I'm also somewhat skeptical, but it's worth noting that "Skylake" covers a lot of ground[1], and the mobile Skylake processors use 15W (9.5W when in low power processing mode)[2]. Still a matter of multiples, but 5x instead of 55x.
They talk about specific CPU there, Xeon 8176. That's why phrase from the article "we see that the A12 outperforms a Skylake CPU" is very sensationalist.
Ah, I see what's going on. The Skylake numbers are for a single threaded test. Assuming the A12 ones are as well, what's being said (poorly) is that the single threaded performance of Apple's A12 is better than the single threaded performance of Intel's Skylake Xeon 8176.
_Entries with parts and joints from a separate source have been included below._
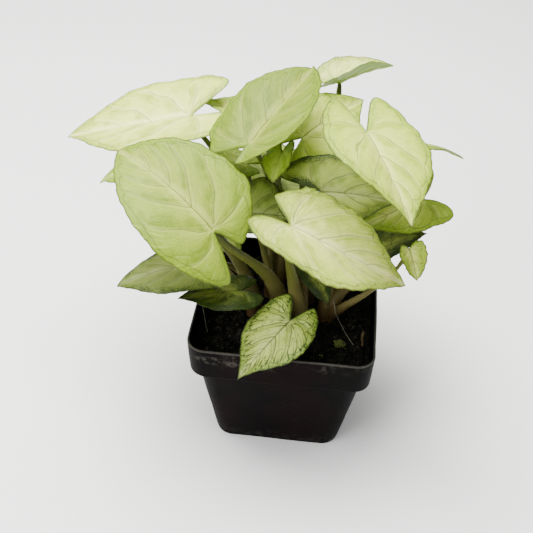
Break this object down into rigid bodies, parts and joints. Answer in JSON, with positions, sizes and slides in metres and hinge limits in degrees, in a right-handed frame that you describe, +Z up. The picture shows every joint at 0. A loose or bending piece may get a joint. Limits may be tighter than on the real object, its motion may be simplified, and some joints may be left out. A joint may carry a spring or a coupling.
{
  "type": "potted arrowhead plant",
  "caption": "Bushy young arrowhead plant with pale cream-green arrow-shaped leaves on slim stalks, growing in a small square black nursery pot.",
  "frame": {"origin": "centre of the pot's underside, on the surface it rests on", "axes": "+Z up; -Y towards the side of the plant that is mostly seen; the pot's sides lie along X and Y"},
  "size_m": [0.1542, 0.1152, 0.139],
  "materials": {
    "pot": "thin black nursery plastic, lightly scratched and dusty",
    "soil": "black, moist, lumpy potting mix; stone stands in for it",
    "shoot_left": "smooth pale olive stalks with tan sheathing bases; leather stands in for plant flesh",
    "shoot_middle": "smooth pale olive stalks with tan sheathing bases; leather stands in for plant flesh",
    "shoot_front": "smooth pale olive stalks with tan sheathing bases; leather stands in for plant flesh",
    "shoot_right": "smooth pale olive stalks with tan sheathing bases; leather stands in for plant flesh",
    "shoot_back": "smooth pale olive stalks with tan sheathing bases; leather stands in for plant flesh",
    "shoot_rear": "smooth pale olive stalks with tan sheathing bases; leather stands in for plant flesh",
    "blade_upper_left": "soft leaf, creamy green with whitish veins and a greener margin; leather stands in for plant flesh",
    "blade_left_front": "soft leaf, creamy green with whitish veins and a greener margin; leather stands in for plant flesh",
    "blade_top_middle": "soft leaf, creamy green with whitish veins and a greener margin; leather stands in for plant flesh",
    "blade_right_front": "soft leaf, creamy green with whitish veins and a greener margin; leather stands in for plant flesh",
    "blade_centre_front": "soft leaf, creamy green with whitish veins and a greener margin; leather stands in for plant flesh",
    "blade_low_front": "soft leaf, creamy green with whitish veins and a greener margin; leather stands in for plant flesh",
    "blade_middle_mottled": "soft leaf, pale centre, dark green mottled margin; leather stands in for plant flesh",
    "blade_right_low": "soft leaf, creamy green with whitish veins and a greener margin; leather stands in for plant flesh",
    "blade_right_dark": "soft leaf, pale centre, dark green mottled margin; leather stands in for plant flesh",
    "blade_right_small": "soft leaf, pale centre, dark green mottled margin; leather stands in for plant flesh",
    "blade_left_low_mottled": "soft leaf, pale centre, dark green mottled margin; leather stands in for plant flesh",
    "blade_left_low_dark": "soft leaf, pale centre, dark green mottled margin; leather stands in for plant flesh",
    "blade_middle_shaded": "soft leaf, pale centre, dark green mottled margin; leather stands in for plant flesh",
    "blade_middle_small": "soft leaf, fresh green; leather stands in for plant flesh",
    "blade_top_right_wide": "soft leaf, creamy green with whitish veins and a greener margin; leather stands in for plant flesh",
    "blade_back_left_high": "soft leaf, creamy green with whitish veins and a greener margin; leather stands in for plant flesh",
    "blade_top_folded": "soft leaf, fresh green; leather stands in for plant flesh",
    "blade_far_right": "soft leaf, creamy green with whitish veins and a greener margin; leather stands in for plant flesh",
    "blade_far_left": "soft leaf, creamy green with whitish veins and a greener margin; leather stands in for plant flesh",
    "blade_right_lowest": "soft leaf, pale centre, dark green mottled margin; leather stands in for plant flesh",
    "blade_back_left": "soft leaf, creamy green with whitish veins and a greener margin; leather stands in for plant flesh",
    "blade_back_middle": "soft leaf, creamy green with whitish veins and a greener margin; leather stands in for plant flesh",
    "blade_back_right": "soft leaf, creamy green with whitish veins and a greener margin; leather stands in for plant flesh",
    "blade_back_low_left": "soft leaf, pale centre, dark green mottled margin; leather stands in for plant flesh",
    "blade_back_low_right": "soft leaf, pale centre, dark green mottled margin; leather stands in for plant flesh"
  },
  "bodies": {
    "root": {"pot": "pot", "soil": "soil", "shoot_left": "shoot_left", "shoot_middle": "shoot_middle", "shoot_front": "shoot_front", "shoot_right": "shoot_right", "shoot_back": "shoot_back", "shoot_rear": "shoot_rear", "blade_upper_left": "blade_upper_left", "blade_left_front": "blade_left_front", "blade_top_middle": "blade_top_middle", "blade_right_front": "blade_right_front", "blade_centre_front": "blade_centre_front", "blade_low_front": "blade_low_front", "blade_middle_mottled": "blade_middle_mottled", "blade_right_low": "blade_right_low", "blade_right_dark": "blade_right_dark", "blade_right_small": "blade_right_small", "blade_left_low_mottled": "blade_left_low_mottled", "blade_left_low_dark": "blade_left_low_dark", "blade_middle_shaded": "blade_middle_shaded", "blade_middle_small": "blade_middle_small", "blade_top_right_wide": "blade_top_right_wide", "blade_back_left_high": "blade_back_left_high", "blade_top_folded": "blade_top_folded", "blade_far_right": "blade_far_right", "blade_far_left": "blade_far_left", "blade_right_lowest": "blade_right_lowest", "blade_back_left": "blade_back_left", "blade_back_middle": "blade_back_middle", "blade_back_right": "blade_back_right", "blade_back_low_left": "blade_back_low_left", "blade_back_low_right": "blade_back_low_right"}
  },
  "joints": []
}
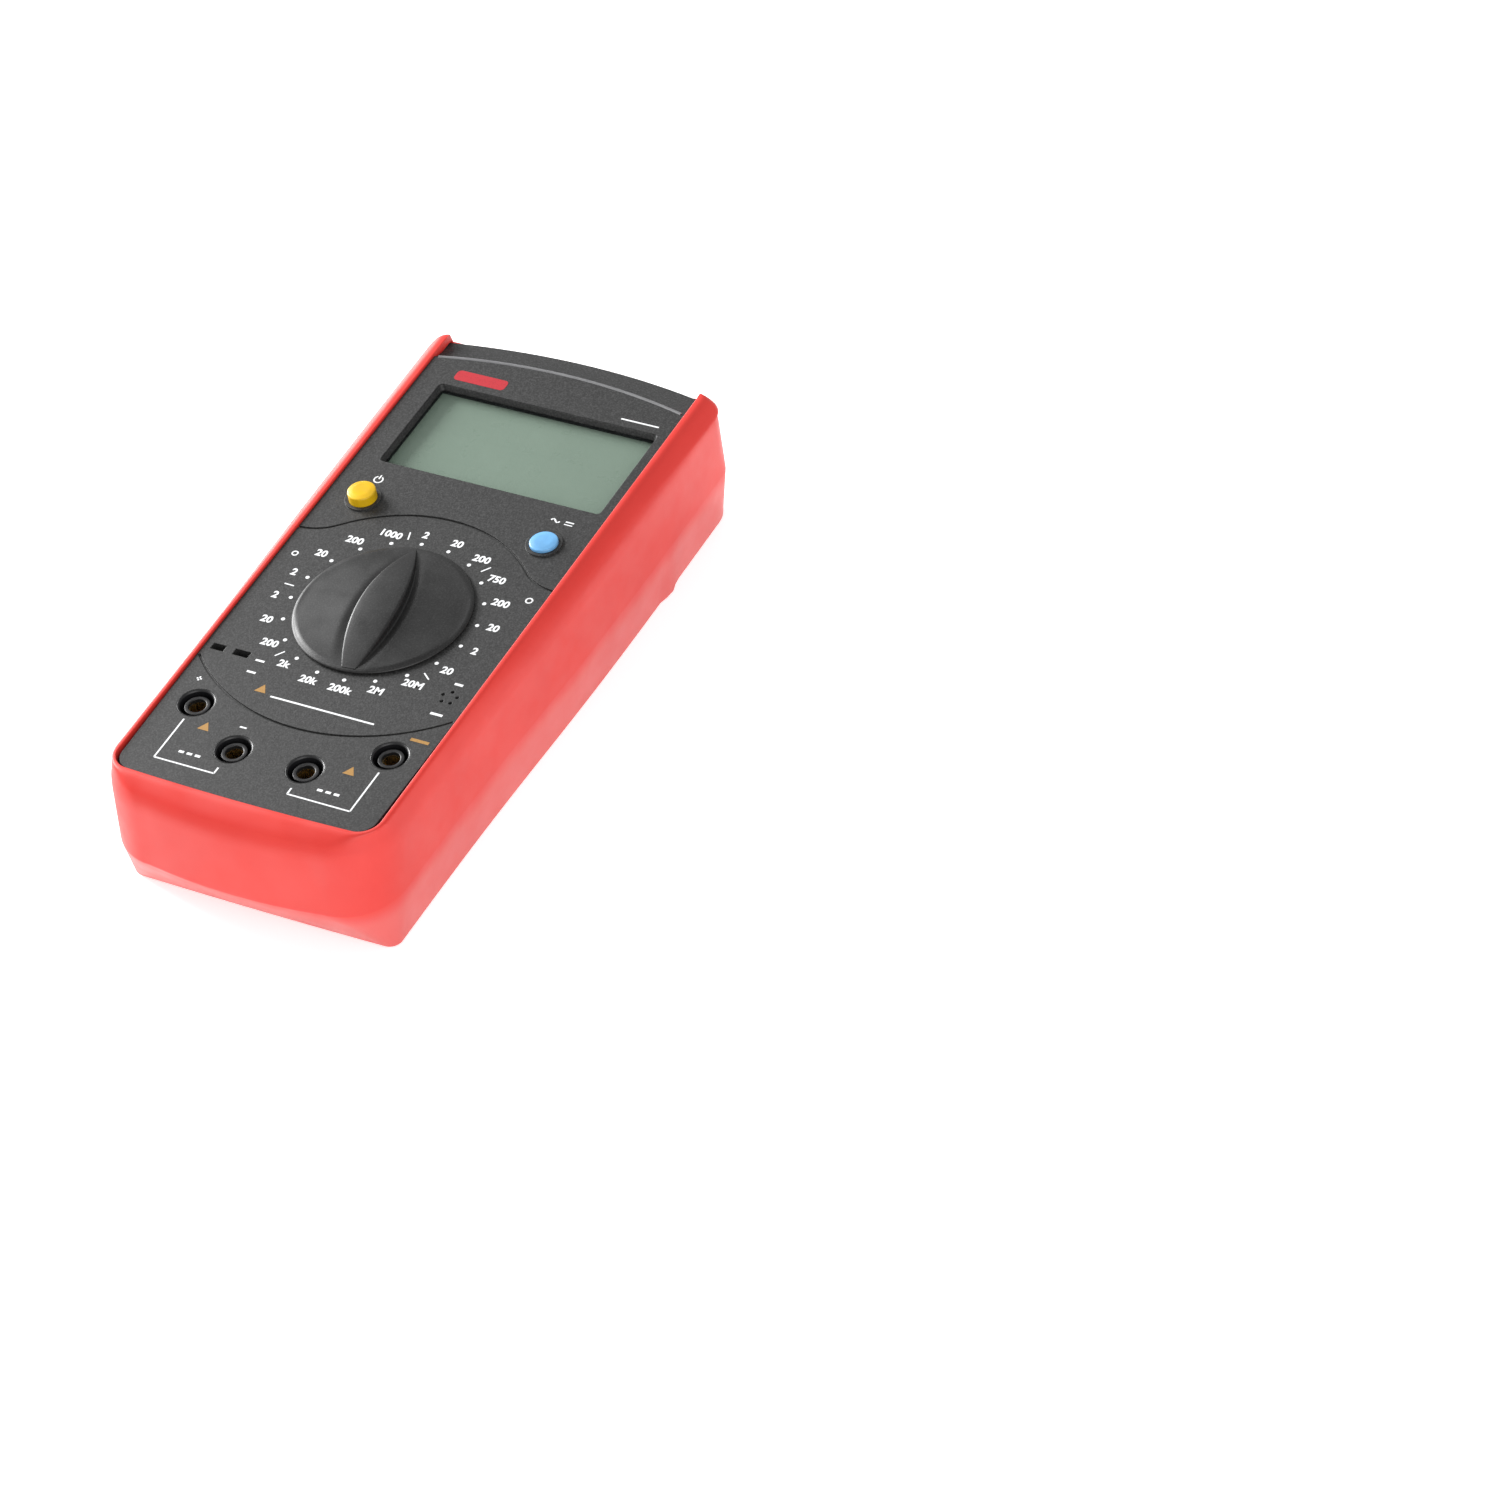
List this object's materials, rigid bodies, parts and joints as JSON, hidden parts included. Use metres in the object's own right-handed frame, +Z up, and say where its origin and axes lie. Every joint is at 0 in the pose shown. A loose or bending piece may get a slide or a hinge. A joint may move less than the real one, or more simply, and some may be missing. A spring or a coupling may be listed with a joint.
{
  "type": "digital multimeter",
  "caption": "Hand-held digital meter in a red rubber holster, with a large display, a rotary range knob, push buttons, shrouded test sockets and a fold-out stand.",
  "frame": {"origin": "on the resting surface, under the middle of the outline", "axes": "+X to the meter's right, +Y towards the display end, +Z up out of the control panel"},
  "size_m": [0.0818, 0.175, 0.0388],
  "materials": {
    "holster_rubber": "satin",
    "front_plastic": "fine texture",
    "rear_plastic": "fine texture",
    "clear_window": "clear",
    "lcd": "satin",
    "lcd_rubber": "satin",
    "knob_plastic": "satin",
    "socket_plastic": "satin",
    "yellow_plastic": "satin",
    "blue_plastic": "satin",
    "brass": "bright",
    "gold_track": "bright",
    "steel": "plated",
    "board": "satin",
    "nylon": "satin",
    "chip": "matte",
    "film": "satin",
    "trimmer_blue": "matte",
    "fuse_glass": "clear",
    "battery_jacket": "coated",
    "foam": "matte",
    "lead_pvc": "satin",
    "print_white": "printed ink",
    "print_gold": "printed ink"
  },
  "bodies": {
    "meter": {"holster": "holster_rubber", "stand_pin": "steel", "front_case": "front_plastic", "rear_case": "rear_plastic", "battery_door": "rear_plastic", "door_screw": "steel", "case_screws": "steel", "window_lens": "clear_window", "lcd_glass": "lcd", "lcd_frame": "rear_plastic", "zebra_strips": "lcd_rubber", "main_board": "board", "switch_tracks": "gold_track", "converter_chip": "chip", "film_capacitors": "film", "trimmers": "trimmer_blue", "crystal": "steel", "board_screws": "steel", "input_board": "board", "board_pillars": "brass", "component_socket": "socket_plastic", "component_contacts": "brass", "detent_ring": "nylon", "power_switch": "chip", "function_switch": "chip", "buzzer": "chip", "fuse_tube": "fuse_glass", "fuse_caps": "steel", "fuse_clips": "brass", "battery": "battery_jacket", "battery_snap": "rear_plastic", "battery_leads": "lead_pvc", "battery_pad": "foam", "socket_housing_1": "socket_plastic", "socket_tube_1": "brass", "socket_housing_2": "socket_plastic", "socket_tube_2": "brass", "socket_housing_3": "socket_plastic", "socket_tube_3": "brass", "socket_housing_4": "socket_plastic", "socket_tube_4": "brass"},
    "selector": {"knob": "knob_plastic", "rotor": "nylon", "rotor_wipers": "brass", "detent_balls": "steel", "detent_springs": "steel", "retaining_clip": "steel"},
    "power_key": {"power_button": "yellow_plastic", "power_plunger": "nylon"},
    "function_key": {"function_button": "blue_plastic", "function_plunger": "nylon"},
    "stand": {"tilt_stand": "holster_rubber"}
  },
  "joints": [
    {"name": "selector_turn", "type": "hinge", "parent": "meter", "child": "selector", "pos_m": [0, -0.0104, 0.036], "axis": [0, 0, 1], "continuous": true},
    {"name": "power_press", "type": "slide", "parent": "meter", "child": "power_key", "axis": [0, 0, -1], "range_m": [0, 0.002], "stiffness_N_per_m": 400},
    {"name": "function_press", "type": "slide", "parent": "meter", "child": "function_key", "axis": [0, 0, -1], "range_m": [0, 0.0012], "stiffness_N_per_m": 600},
    {"name": "stand_open", "type": "hinge", "parent": "meter", "child": "stand", "pos_m": [0, 0.047, 0.00195], "axis": [1, 0, 0], "range_deg": [0, 65]}
  ]
}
Of course there's a different number of cores in each, and the performance of multi-core code will likely differ based on technologies (memory architecture, hyperthreading vs real cores, etc).
If it's accurate, it is still fairly impressive (just not as crazy as it first sounds).
Anandtech is using SpecInt/FP numbers to compare Single core IPC between one A12 BIG core, and one Skylake server CPU core.
Per-core power consumption on that Intel chip is 165/28 = 5.89W.
Apple is pushing similar IPC at 3W instead of 5.89W In that context, it's not so unbelievable, but it's still really fucking impressive.